*Work to do*: Please repeat all of the lines that follow, exactly as written.

*Material provided*:
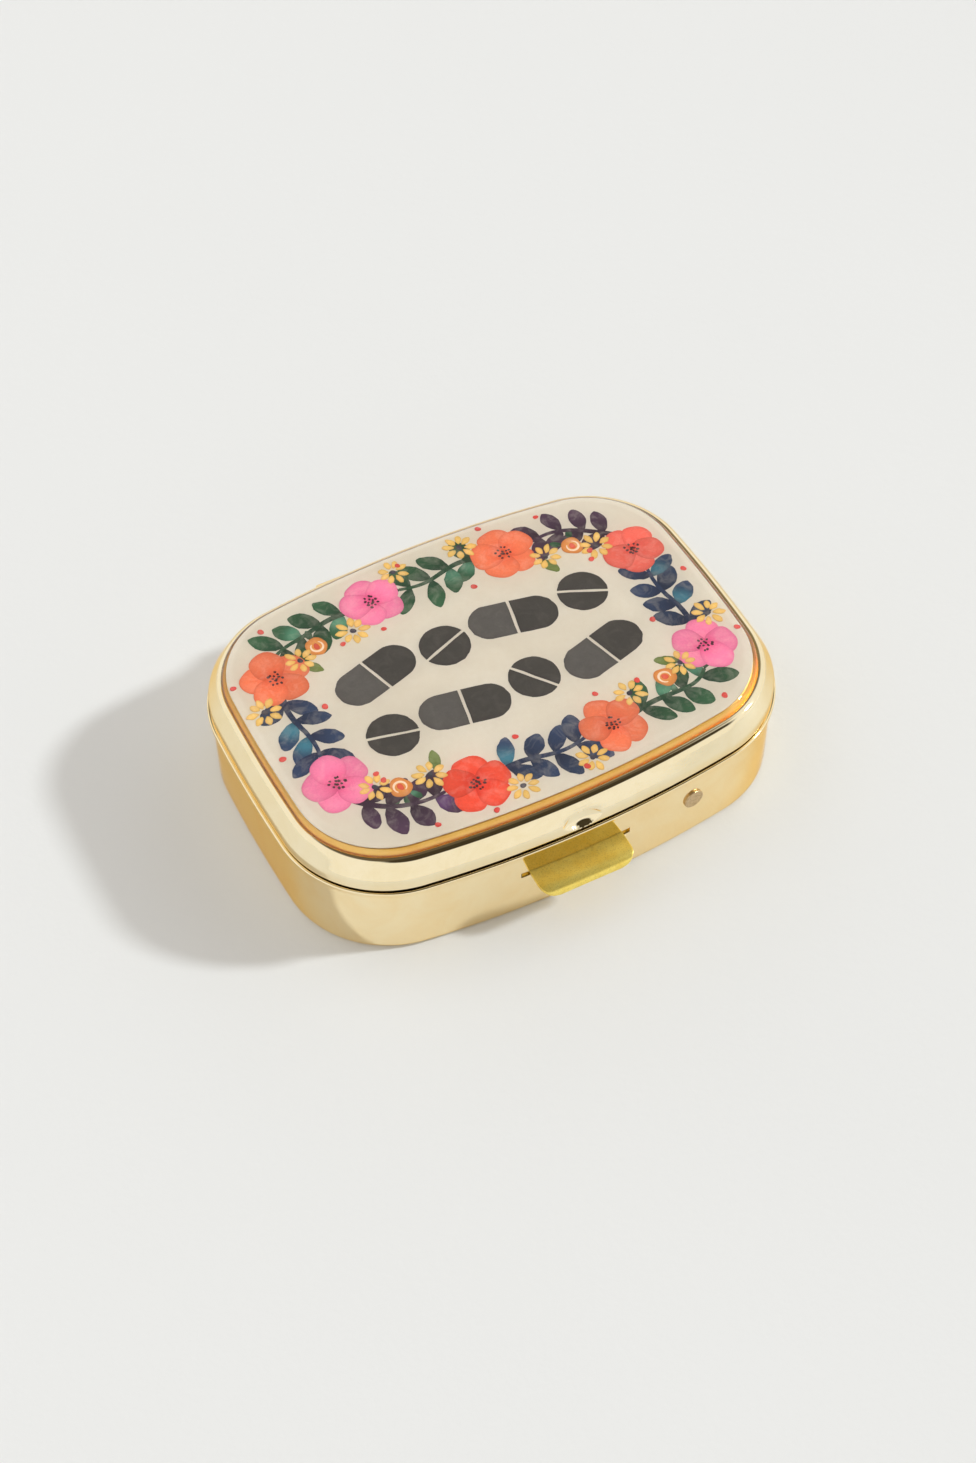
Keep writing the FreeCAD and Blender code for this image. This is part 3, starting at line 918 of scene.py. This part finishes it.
# Closed path that the border follows, walked at even steps.
BORDER_INSET = 7.4
WALK_STEPS = 3600
walk = [column(a - math.pi / 2, BORDER_INSET) for a in around(WALK_STEPS)]
lengths = [0.0]
for (a, _), (b, _) in zip(walk, walk[1:] + walk[:1]):
    lengths.append(lengths[-1] + (b - a).length)
BORDER_LENGTH = lengths[-1]


def border(distance):
    """Point and outward normal on the border path."""
    return walk[bisect.bisect_right(lengths, distance % BORDER_LENGTH) - 1]


def beside(distance, lift):
    """Point that lies a lift outwards from the border path."""
    point, normal = border(distance)
    return point + normal * lift


FLOWER_COUNT = 8
FLOWER_PITCH = BORDER_LENGTH / FLOWER_COUNT
FLOWER_START = 7.2
FLOWER_COLOURS = [CORAL, PINK, SALMON, CORAL, PINK, CORAL, PINK, RED]
SPRAY_COLOURS = [GREEN, BLUE, PURPLE, GREEN, GREEN, BLUE, PURPLE, BLUE]
SPRAY_STEPS = 24
LEAF_PAIRS = 4
BUD_SIZE = 2.5


def spray(start, end, colours):
    """Stem along the border with pairs of leaves and one at its tip."""
    sway = random.choice((-1, 1)) * random.uniform(0.25, 0.5)
    times = [k / SPRAY_STEPS for k in range(SPRAY_STEPS + 1)]
    stem = [beside(start + (end - start) * t, sway * math.sin(math.pi * 2 * t)) for t in times]
    widths = [0.72 - 0.34 * t for t in times]
    leaves.ribbon(stem, widths, STEM_LEVEL, lambda t: colours[1].lerp(colours[0], t * 0.6))
    for k in range(LEAF_PAIRS):
        index = min(SPRAY_STEPS - 1, int((k + 0.55) / LEAF_PAIRS * SPRAY_STEPS))
        forward = heading(stem[index + 1] - stem[index])
        for side in (-1, 1):
            angle = forward + side * random.uniform(0.85, 1.15)
            length = random.uniform(3.2, 4.1)
            leaf(stem[index] + turn((0.1, 0), angle), angle, length, random.uniform(1.75, 2.2), colours)
    leaf(stem[-1], heading(stem[-1] - stem[-2]), 1.6, 1.0, colours)


for k in range(FLOWER_COUNT):
    at = FLOWER_START + FLOWER_PITCH * k
    side = 1 if k % 2 else -1
    centre = beside(at, random.uniform(-0.35, 0.35))
    flower(centre, random.uniform(6.6, 7.3), FLOWER_COLOURS[k], random.uniform(0, 6))
    spray(at + 2.4, at + FLOWER_PITCH - 3.4, SPRAY_COLOURS[k])
    for offset, lift in ((3.9, 2.5 * side), (-3.9, -2.6 * side)):
        if offset > 0 or k % 4 != 2:
            daisy(beside(at + offset, lift), random.uniform(3.5, 4.0), random.uniform(0, 6))
    if k % 2 == 0:
        along = at + 0.53 * FLOWER_PITCH
        angle = heading(border(along)[1]) + random.uniform(-0.6, 0.6)
        rosebud(beside(along, 2.2 * side), BUD_SIZE, angle)
    else:
        along = at - 3.2
        angle = heading(-border(along)[1]) + random.uniform(-0.5, 0.5)
        leaf(beside(along, -2.6 * side), angle, 2.9, 1.25, OLIVE)
    for offset, lift in ((5.6, -3.5), (-5.2, 3.4), (0.5, 4.2 * side)):
        centre = beside(at + offset + random.uniform(-0.6, 0.6), lift + random.uniform(-0.3, 0.3))
        dot(berries, centre, random.uniform(0.28, 0.36), BERRY, BERRY_LEVEL)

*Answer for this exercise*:
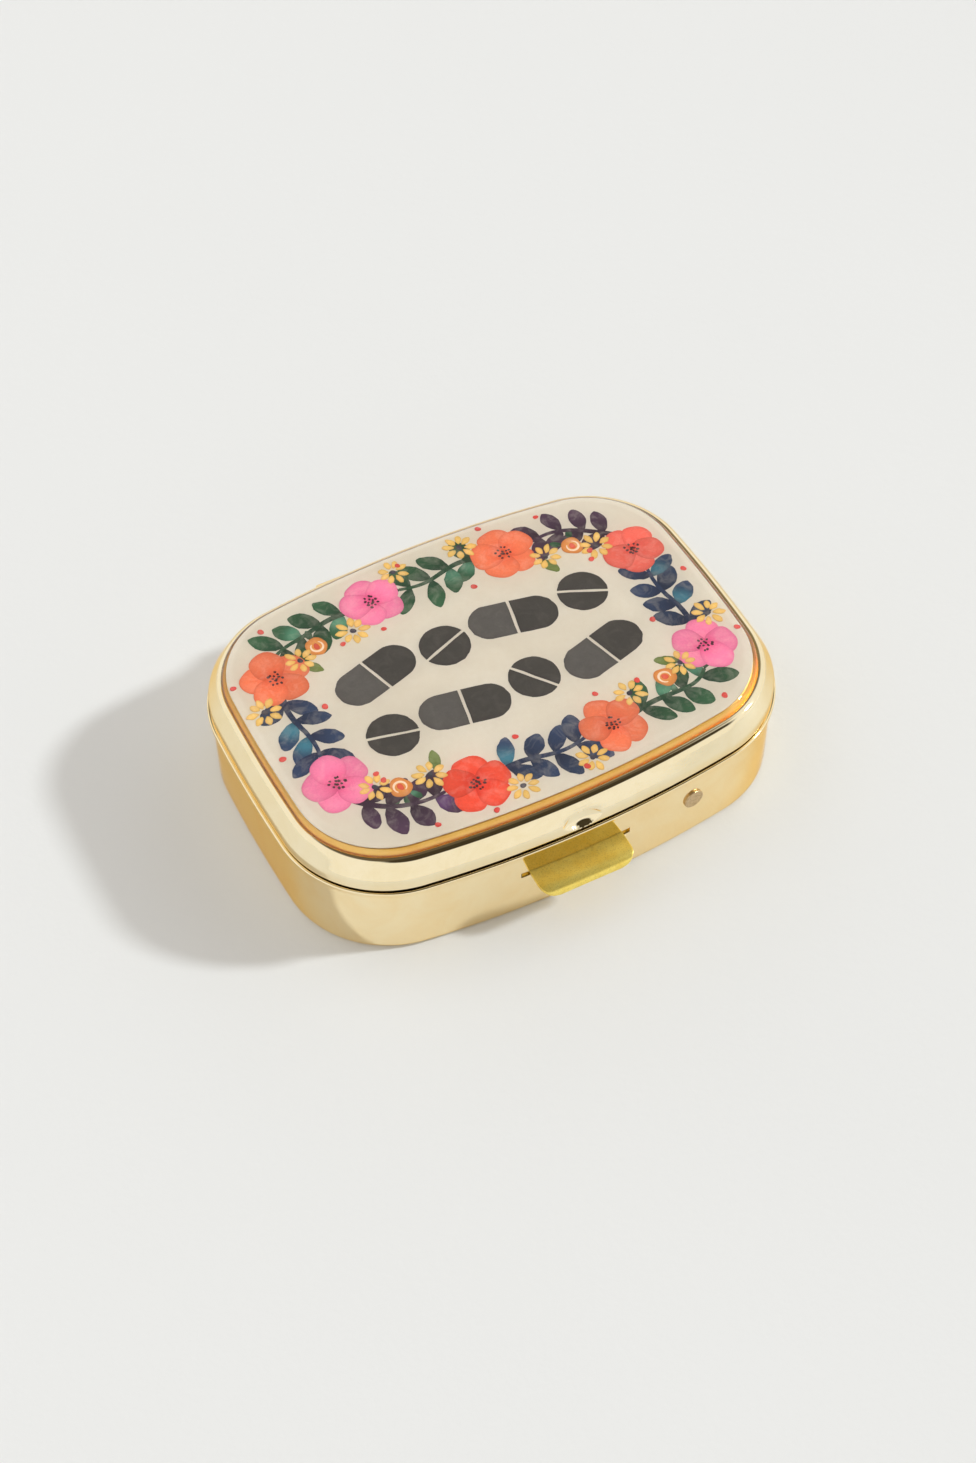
Keep writing the FreeCAD and Blender code for this image. This is part 3, starting at line 918 of scene.py. This part finishes it.
# Closed path that the border follows, walked at even steps.
BORDER_INSET = 7.4
WALK_STEPS = 3600
walk = [column(a - math.pi / 2, BORDER_INSET) for a in around(WALK_STEPS)]
lengths = [0.0]
for (a, _), (b, _) in zip(walk, walk[1:] + walk[:1]):
    lengths.append(lengths[-1] + (b - a).length)
BORDER_LENGTH = lengths[-1]


def border(distance):
    """Point and outward normal on the border path."""
    return walk[bisect.bisect_right(lengths, distance % BORDER_LENGTH) - 1]


def beside(distance, lift):
    """Point that lies a lift outwards from the border path."""
    point, normal = border(distance)
    return point + normal * lift


FLOWER_COUNT = 8
FLOWER_PITCH = BORDER_LENGTH / FLOWER_COUNT
FLOWER_START = 7.2
FLOWER_COLOURS = [CORAL, PINK, SALMON, CORAL, PINK, CORAL, PINK, RED]
SPRAY_COLOURS = [GREEN, BLUE, PURPLE, GREEN, GREEN, BLUE, PURPLE, BLUE]
SPRAY_STEPS = 24
LEAF_PAIRS = 4
BUD_SIZE = 2.5


def spray(start, end, colours):
    """Stem along the border with pairs of leaves and one at its tip."""
    sway = random.choice((-1, 1)) * random.uniform(0.25, 0.5)
    times = [k / SPRAY_STEPS for k in range(SPRAY_STEPS + 1)]
    stem = [beside(start + (end - start) * t, sway * math.sin(math.pi * 2 * t)) for t in times]
    widths = [0.72 - 0.34 * t for t in times]
    leaves.ribbon(stem, widths, STEM_LEVEL, lambda t: colours[1].lerp(colours[0], t * 0.6))
    for k in range(LEAF_PAIRS):
        index = min(SPRAY_STEPS - 1, int((k + 0.55) / LEAF_PAIRS * SPRAY_STEPS))
        forward = heading(stem[index + 1] - stem[index])
        for side in (-1, 1):
            angle = forward + side * random.uniform(0.85, 1.15)
            length = random.uniform(3.2, 4.1)
            leaf(stem[index] + turn((0.1, 0), angle), angle, length, random.uniform(1.75, 2.2), colours)
    leaf(stem[-1], heading(stem[-1] - stem[-2]), 1.6, 1.0, colours)


for k in range(FLOWER_COUNT):
    at = FLOWER_START + FLOWER_PITCH * k
    side = 1 if k % 2 else -1
    centre = beside(at, random.uniform(-0.35, 0.35))
    flower(centre, random.uniform(6.6, 7.3), FLOWER_COLOURS[k], random.uniform(0, 6))
    spray(at + 2.4, at + FLOWER_PITCH - 3.4, SPRAY_COLOURS[k])
    for offset, lift in ((3.9, 2.5 * side), (-3.9, -2.6 * side)):
        if offset > 0 or k % 4 != 2:
            daisy(beside(at + offset, lift), random.uniform(3.5, 4.0), random.uniform(0, 6))
    if k % 2 == 0:
        along = at + 0.53 * FLOWER_PITCH
        angle = heading(border(along)[1]) + random.uniform(-0.6, 0.6)
        rosebud(beside(along, 2.2 * side), BUD_SIZE, angle)
    else:
        along = at - 3.2
        angle = heading(-border(along)[1]) + random.uniform(-0.5, 0.5)
        leaf(beside(along, -2.6 * side), angle, 2.9, 1.25, OLIVE)
    for offset, lift in ((5.6, -3.5), (-5.2, 3.4), (0.5, 4.2 * side)):
        centre = beside(at + offset + random.uniform(-0.6, 0.6), lift + random.uniform(-0.3, 0.3))
        dot(berries, centre, random.uniform(0.28, 0.36), BERRY, BERRY_LEVEL)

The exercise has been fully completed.